Since this is a moment when we’re all paying just a wee bit more attention to what brands are doing, advertisers can blend in with official sponsors without shelling out that broadcast entry fee. Miller Lite did it last year, replacing an official Big Game ad by handing out QR-coded T-shirts to fans to wear that others can scan for free beer money.

This year, the Kelce brothers’ co-owned beer brand Garage Beer is leaning heavily into the fact it can’t afford to buy big game air time, despite having the creative chops to play. The brand has also dubbed the Chiefs vs. Eagles game “The Garage Bowl,” given Travis is playing against Jason’s former team. 

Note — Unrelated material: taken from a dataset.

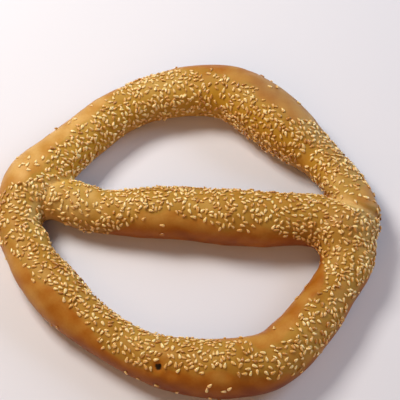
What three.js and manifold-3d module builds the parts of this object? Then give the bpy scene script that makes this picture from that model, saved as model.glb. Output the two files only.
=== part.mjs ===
import * as THREE from "three";
import { mergeVertices } from "three/addons/utils/BufferGeometryUtils.js";
import Module from "manifold-3d";

// Simit: a ring of baked dough rope with a crossbar, strewn with sesame.
// Millimetres. It lies on the table at z = 0 with its seeded side up, and the crossbar runs along X.

// Ring stations, one every 15 degrees from +X towards +Y:
// [centre-line radius, half-width, inner and outer limit of the seeded strip].
// Strip limits are degrees round the section from its crown, positive towards the outside.
const RING_STATIONS = [
  [87.8, 14.7, -90, 95],
  [88.2, 11.7, -95, 90],
  [82.8, 12.0, -100, 60],
  [79.5, 15.8, -110, 0],
  [81.7, 16.7, -110, -7],
  [86.0, 16.3, -110, 8],
  [85.7, 14.4, -100, 25],
  [83.4, 13.2, -95, 62],
  [81.9, 12.9, -95, 22],
  [80.6, 13.1, -95, -2],
  [82.8, 14.1, -90, 0],
  [90.0, 15.4, -85, -30],
  [91.8, 13.3, -90, 90],
  [87.3, 12.4, -90, 34],
  [81.9, 13.8, -85, 17],
  [79.9, 12.9, -80, 12],
  [79.4, 12.0, -75, 38],
  [81.6, 12.9, -70, 48],
  [84.7, 14.7, -65, 34],
  [89.2, 15.8, -26, 34],
  [91.4, 14.9, 0, 70],
  [87.0, 13.8, -24, 70],
  [86.0, 12.9, -25, 74],
  [87.4, 13.5, -85, 95],
];

// Crossbar stations from its tucked end to the end that laps over the ring:
// [x, y, half-width, seeded strip limits], positive limits towards -Y.
const BAR_STATIONS = [
  [-88, 15.0, 11.5, -75, 75],
  [-74, 15.3, 12.8, -80, 78],
  [-50, 7.2, 12.0, -80, 108],
  [-26, 5.4, 13.6, -85, 30],
  [-2, 4.6, 14.4, -85, 25],
  [22, 2.0, 15.3, -85, 52],
  [46, 0.8, 14.9, -85, 48],
  [70, -0.3, 14.3, -80, 100],
  [86, -3.5, 15.4, -70, 100],
  [101, 0.5, 13.5, -60, 90],
];

const RING_MIDDLE = [1.48, 0.7]; // where the ring's middle lies from the middle of the whole outline
const HEIGHT_TO_WIDTH = 0.93; // half-height of the oval section over its half-width
const CROWN_LIFT = 0.8; // height of the section's centre over its half-height, which flattens the base
const SECTION_SIDES = 16;
const RING_STEPS = 84;
const BAR_STEPS = 34;
const BAR_END_ROUNDING = 13; // length over which each end of the crossbar closes
const END_CROWDING = 0.1; // how strongly the crossbar's steps crowd towards its ends
const ROPE_SAMPLES = 240; // sections kept along a rope for finding the nearest one
const LENGTH_DIVISIONS = 400; // straight stretches that a centre line's length is measured by

const SEED_COUNT = 188;
const SEED_LENGTH = [2.9, 3.7];
const SEED_WIDTH_TO_LENGTH = 0.6;
const SEED_HEIGHT_TO_LENGTH = 0.5;
const SEED_SINK = 0.1; // how far a seed's middle lies under the crust
const SEED_SPACING = 5.6; // least distance between the middles of two seeds
const SEED_TAPER = 0.3; // how much narrower a seed's tip is than its middle
const SEED_TRIES = 60000;
const RANDOM_START = 20817;
const WIDEST_STRIP = THREE.MathUtils.degToRad(230);
const LOWEST_SEED = 2.5; // seeds lie at least this high over the table

const CRUST_COLOUR = "#b87a3a";
const CRUST_ROUGHNESS = 0.5;

const wasm = await Module();
wasm.setup();

function makeRandom(start) {
  let state = start;
  return () => {
    state = (state * 1664525 + 1013904223) % 2 ** 32;
    return state / 2 ** 32;
  };
}

// A rope: its centre line, the traits along it (half-width and strip limits) and how its ends close.
function makeRope(points, traits, closed, steps, endRounding) {
  const path = new THREE.CatmullRomCurve3(points, closed, "catmullrom");
  const traitCurve = new THREE.CatmullRomCurve3(traits, closed, "catmullrom");
  path.arcLengthDivisions = LENGTH_DIVISIONS;
  const rope = { path, traitCurve, closed, steps, endRounding, length: path.getLength() };
  rope.sections = Array.from({ length: ROPE_SAMPLES + 1 }, (_, i) => sectionAt(rope, i / ROPE_SAMPLES));
  return rope;
}

function ringRope() {
  const step = (2 * Math.PI) / RING_STATIONS.length;
  const points = RING_STATIONS.map(
    ([radius], i) => new THREE.Vector3(radius * Math.cos(i * step), radius * Math.sin(i * step), 0),
  );
  const traits = RING_STATIONS.map(([, halfWidth, inner, outer]) => new THREE.Vector3(halfWidth, inner, outer));
  return makeRope(points, traits, true, RING_STEPS, 0);
}

function barRope() {
  const points = BAR_STATIONS.map(([x, y]) => new THREE.Vector3(x, y, 0));
  const traits = BAR_STATIONS.map(([, , halfWidth, from, to]) => new THREE.Vector3(halfWidth, from, to));
  return makeRope(points, traits, false, BAR_STEPS, BAR_END_ROUNDING);
}

// Section of a rope at the fraction u of its length.
function sectionAt(rope, u) {
  const t = rope.path.getUtoTmapping(u);
  const [halfWidth, from, to] = rope.traitCurve.getPoint(t).toArray();
  const centre = rope.path.getPointAt(u);
  const side = new THREE.Vector3().crossVectors(rope.path.getTangentAt(u), new THREE.Vector3(0, 0, 1));
  let closing = 1;
  if (rope.endRounding > 0) {
    const toEnd = Math.min(u, 1 - u) * rope.length;
    const short = Math.max(0, 1 - toEnd / rope.endRounding);
    closing = Math.sqrt(1 - short * short);
  }
  const halfHeight = halfWidth * HEIGHT_TO_WIDTH;
  return {
    centre,
    side,
    halfWidth: halfWidth * closing,
    halfHeight: halfHeight * closing,
    lift: halfHeight * CROWN_LIFT,
    strip: [THREE.MathUtils.degToRad(from), THREE.MathUtils.degToRad(to)],
  };
}

// Point of a section at an angle from its crown, cut flat at the table.
function sectionPoint(section, angle) {
  const point = section.centre.clone().addScaledVector(section.side, section.halfWidth * Math.sin(angle));
  point.z = Math.max(0, section.lift + section.halfHeight * Math.cos(angle));
  return point;
}

// Closed geometry of a rope: a tube whose rings are moved onto the sections.
function ropeGeometry(rope) {
  const tube = new THREE.TubeGeometry(rope.path, rope.steps, 1, SECTION_SIDES, rope.closed);
  const position = tube.getAttribute("position");
  for (let i = 0; i < position.count; i++) {
    const ring = Math.floor(i / (SECTION_SIDES + 1));
    const corner = (SECTION_SIDES - (i % (SECTION_SIDES + 1))) % SECTION_SIDES;
    const even = rope.closed ? (ring % rope.steps) / rope.steps : ring / rope.steps;
    const crowded = even - (rope.closed ? 0 : END_CROWDING * Math.sin(2 * Math.PI * even));
    const point = sectionPoint(sectionAt(rope, crowded), (corner * 2 * Math.PI) / SECTION_SIDES);
    position.setXYZ(i, point.x, point.y, point.z);
  }
  return tube;
}

// Solid of a closed geometry: corners welded by position, triangles without area left out.
function solidOf(geometry) {
  const bare = new THREE.BufferGeometry();
  bare.setAttribute("position", geometry.getAttribute("position"));
  bare.setIndex(geometry.index);
  const welded = mergeVertices(bare, 1e-4);
  const corners = welded.index.array;
  const triangles = [];
  for (let i = 0; i < corners.length; i += 3) {
    const [a, b, c] = corners.slice(i, i + 3);
    if (a !== b && b !== c && c !== a) triangles.push(a, b, c);
  }
  const mesh = new wasm.Mesh({
    numProp: 3,
    vertProperties: new Float32Array(welded.getAttribute("position").array),
    triVerts: new Uint32Array(triangles),
  });
  return new wasm.Manifold(mesh);
}

// Whether a point of one rope's crust is buried in another rope.
function isBuried(point, rope) {
  let nearest = rope.sections[0];
  let least = Infinity;
  for (const section of rope.sections) {
    const distance = Math.hypot(point.x - section.centre.x, point.y - section.centre.y);
    if (distance < least) {
      least = distance;
      nearest = section;
    }
  }
  const across = least / nearest.halfWidth;
  const upward = (point.z - nearest.lift) / nearest.halfHeight;
  return across * across + upward * upward < 1;
}

// One sesame seed: a flat drop with its tip towards +X, lying across its own Z.
function seedGeometry(length) {
  const geometry = new THREE.IcosahedronGeometry(1, 0);
  const position = geometry.getAttribute("position");
  for (let i = 0; i < position.count; i++) {
    const taper = 1 - SEED_TAPER * position.getX(i);
    position.setXYZ(
      i,
      (position.getX(i) * length) / 2,
      (position.getY(i) * taper * length * SEED_WIDTH_TO_LENGTH) / 2,
      (position.getZ(i) * length * SEED_HEIGHT_TO_LENGTH) / 2,
    );
  }
  return geometry;
}

// A drawn place for a seed: a crust point in the seeded strip of a rope, with the crust's outward normal.
function drawPlace(ropes, random) {
  const whole = ropes.reduce((sum, rope) => sum + rope.length, 0);
  const rope = random() * whole < ropes[0].length ? ropes[0] : ropes[1];
  const section = sectionAt(rope, random());
  const [from, to] = section.strip;
  const angle = THREE.MathUtils.lerp(-WIDEST_STRIP / 2, WIDEST_STRIP / 2, random());
  const normal = section.side
    .clone()
    .multiplyScalar(Math.sin(angle) * HEIGHT_TO_WIDTH)
    .setZ(Math.cos(angle))
    .normalize();
  const point = sectionPoint(section, angle).addScaledVector(normal, -SEED_SINK);
  const inStrip = angle > from && angle < to && point.z > LOWEST_SEED;
  const buried = ropes.some((other) => other !== rope && isBuried(point, other));
  return inStrip && !buried ? { point, normal } : null;
}

// Seeds strewn over the strips, the largest first, each at least the spacing from the others.
function strewSeeds(ropes, random) {
  const lengths = Array.from({ length: SEED_COUNT }, () => THREE.MathUtils.lerp(...SEED_LENGTH, random()));
  lengths.sort((a, b) => b - a);
  const seeds = [];
  for (let tries = 0; tries < SEED_TRIES && seeds.length < lengths.length; tries++) {
    const place = drawPlace(ropes, random);
    if (!place || seeds.some((seed) => seed.point.distanceTo(place.point) < SEED_SPACING)) continue;
    seeds.push({ ...place, length: lengths[seeds.length], heading: random() * 2 * Math.PI });
  }
  return seeds;
}

function seedSolid({ point, normal, length, heading }) {
  const turn = new THREE.Quaternion().setFromUnitVectors(new THREE.Vector3(0, 0, 1), normal);
  const spin = new THREE.Quaternion().setFromAxisAngle(new THREE.Vector3(0, 0, 1), heading);
  const geometry = seedGeometry(length).applyQuaternion(turn.multiply(spin));
  return solidOf(geometry.translate(point.x, point.y, point.z));
}

const ropes = [ringRope(), barRope()];
const random = makeRandom(RANDOM_START);
let dough = solidOf(ropeGeometry(ropes[0])).add(solidOf(ropeGeometry(ropes[1])));
for (const seed of strewSeeds(ropes, random)) dough = dough.add(seedSolid(seed));

const solid = dough.getMesh();
const geometry = new THREE.BufferGeometry();
geometry.setAttribute("position", new THREE.BufferAttribute(new Float32Array(solid.vertProperties), 3));
geometry.setIndex(new THREE.BufferAttribute(new Uint32Array(solid.triVerts), 1));
geometry.translate(...RING_MIDDLE, 0);
geometry.computeVertexNormals();

const crust = new THREE.MeshStandardMaterial({
  color: CRUST_COLOUR,
  roughness: CRUST_ROUGHNESS,
  metalness: 0,
});
const simit = new THREE.Mesh(geometry, crust);
simit.name = "simit";

const part = new THREE.Group();
part.name = "simit_with_crossbar";
part.add(simit);

export default part;
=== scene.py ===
"""Looks of a sesame simit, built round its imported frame.

The crust is one closed surface over the ring and its crossbar, and the sesame lies on it as separate seeds.
Lengths are worked out in millimetres and turned to metres where a mesh is made. Places in the tables are
measured from the ring's middle.
"""

import math

import bpy
import numpy as np
from bpy.props import FloatProperty, FloatVectorProperty, IntProperty, PointerProperty
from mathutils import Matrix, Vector


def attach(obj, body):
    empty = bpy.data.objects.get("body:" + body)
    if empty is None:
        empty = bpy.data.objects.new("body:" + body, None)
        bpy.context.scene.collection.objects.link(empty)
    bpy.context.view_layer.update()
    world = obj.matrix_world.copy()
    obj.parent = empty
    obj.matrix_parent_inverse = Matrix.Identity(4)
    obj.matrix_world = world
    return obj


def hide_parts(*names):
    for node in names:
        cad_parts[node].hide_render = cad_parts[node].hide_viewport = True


bl_info = {
    "name": "Sesame Simit",
    "version": (1, 0, 0),
    "blender": (4, 5, 0),
    "location": "View3D > Sidebar > Simit",
    "description": "Builds a simit with a crossbar: its crust, its sesame and a plain stage",
    "category": "Add Mesh",
}

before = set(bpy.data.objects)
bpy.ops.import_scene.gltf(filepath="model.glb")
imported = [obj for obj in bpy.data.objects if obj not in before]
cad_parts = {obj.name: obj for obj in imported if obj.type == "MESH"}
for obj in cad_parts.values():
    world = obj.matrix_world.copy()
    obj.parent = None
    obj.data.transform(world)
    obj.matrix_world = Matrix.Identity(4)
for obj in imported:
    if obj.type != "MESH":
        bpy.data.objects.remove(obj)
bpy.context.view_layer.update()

MM = 0.001

RING_MIDDLE = (1.48, 0.70)  # the ring's middle, from the middle of the whole outline

# Ring stations, one every 15 degrees from +X towards +Y:
# centre-line radius, half-width, inner and outer limit of the seeded strip, seeds per square centimetre.
# Strip limits are degrees round the section from its crown, positive towards the outside.
RING_STATIONS = (
    (87.8, 14.7, -90, 95, 30),
    (88.2, 11.7, -95, 85, 25.5),
    (82.8, 12.0, -100, 75, 25.5),
    (79.5, 15.8, -110, 2, 25),
    (81.7, 16.7, -110, -5, 41),
    (86.0, 16.3, -110, 6, 19),
    (85.7, 14.4, -100, 25, 17),
    (83.4, 13.2, -95, 62, 40),
    (81.9, 12.9, -95, 22, 35),
    (80.6, 13.1, -95, 2, 22),
    (82.8, 14.1, -90, 0, 66),
    (90.0, 15.4, -85, -23, 72),
    (91.8, 13.3, -90, 85, 17.1),
    (87.3, 12.4, -90, 35, 17),
    (81.9, 13.8, -85, 17, 36),
    (79.9, 12.9, -80, 12, 17.6),
    (79.4, 12.0, -75, 38, 26),
    (81.6, 12.9, -70, 50, 21.5),
    (84.7, 14.7, -65, 35, 15.2),
    (89.2, 15.8, -32, 34, 19.5),
    (91.4, 14.9, -6, 70, 10.5),
    (87.0, 13.8, -20, 76, 15.5),
    (86.0, 12.9, -25, 76, 14.5),
    (87.4, 13.5, -80, 78, 29),
)

# Crossbar stations from its tucked end to the end that laps over the ring:
# x, y, half-width, seeded strip limits (positive towards -Y), seeds per square centimetre.
BAR_STATIONS = (
    (-88.0, 15.0, 11.5, -75, 75, 16),
    (-74.0, 15.3, 12.8, -80, 62, 14.5),
    (-50.0, 7.2, 12.0, -80, 108, 11.9),
    (-26.0, 5.4, 13.6, -85, 30, 32),
    (-2.0, 4.6, 14.4, -85, 25, 28),
    (22.0, 2.0, 15.3, -85, 52, 16.7),
    (46.0, 0.8, 14.9, -85, 48, 16.0),
    (70.0, -0.3, 14.3, -80, 100, 36),
    (86.0, -3.5, 15.4, -70, 100, 31),
    (101.0, 0.5, 13.5, -60, 90, 26),
)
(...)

https://twitter.com/drinkgaragebeer/status/1885365701415690401

Back in 2019, Skittles did have a Super Bowl spot, but used the opportunity to promote an actual Broadway show called Skittles: The Musical, starring Michael C. Hall. It was a hit! Well, at least in advertising terms, if not on the snobby theater geek scale.

One of the most infamous examples of hijacking the Super Bowl came back in 2013, at the very stadium of this year’s game. In the third quarter of the Ravens/49ers Super Bowl, the power went out and delayed the game for 34 minutes. Oreo saw an opportunity . . . and tweeted. The “dunk in the dark” tweet is a core entry in the canon of social media marketing, for its ability and agility to creatively capitalize on a collective cultural moment. 

But the greatest example of this category came the very next year. In 2014, Newcastle Brown Ale couldn’t afford the $4.5 million price tag of a Super Bowl spot. So instead, it imagined what it would do if it did have the money, and then made a commercial campaign about that.

“If We Made It” was a series of spots that ranged from simple text-based ads, to clips of focus groups reacting to over-the-top Super Bowl ad ideas ad, to behind the scenes videos with celebs like Anna Kendrick. It was a hit, earning as much media coverage as most actual Super Bowl spots.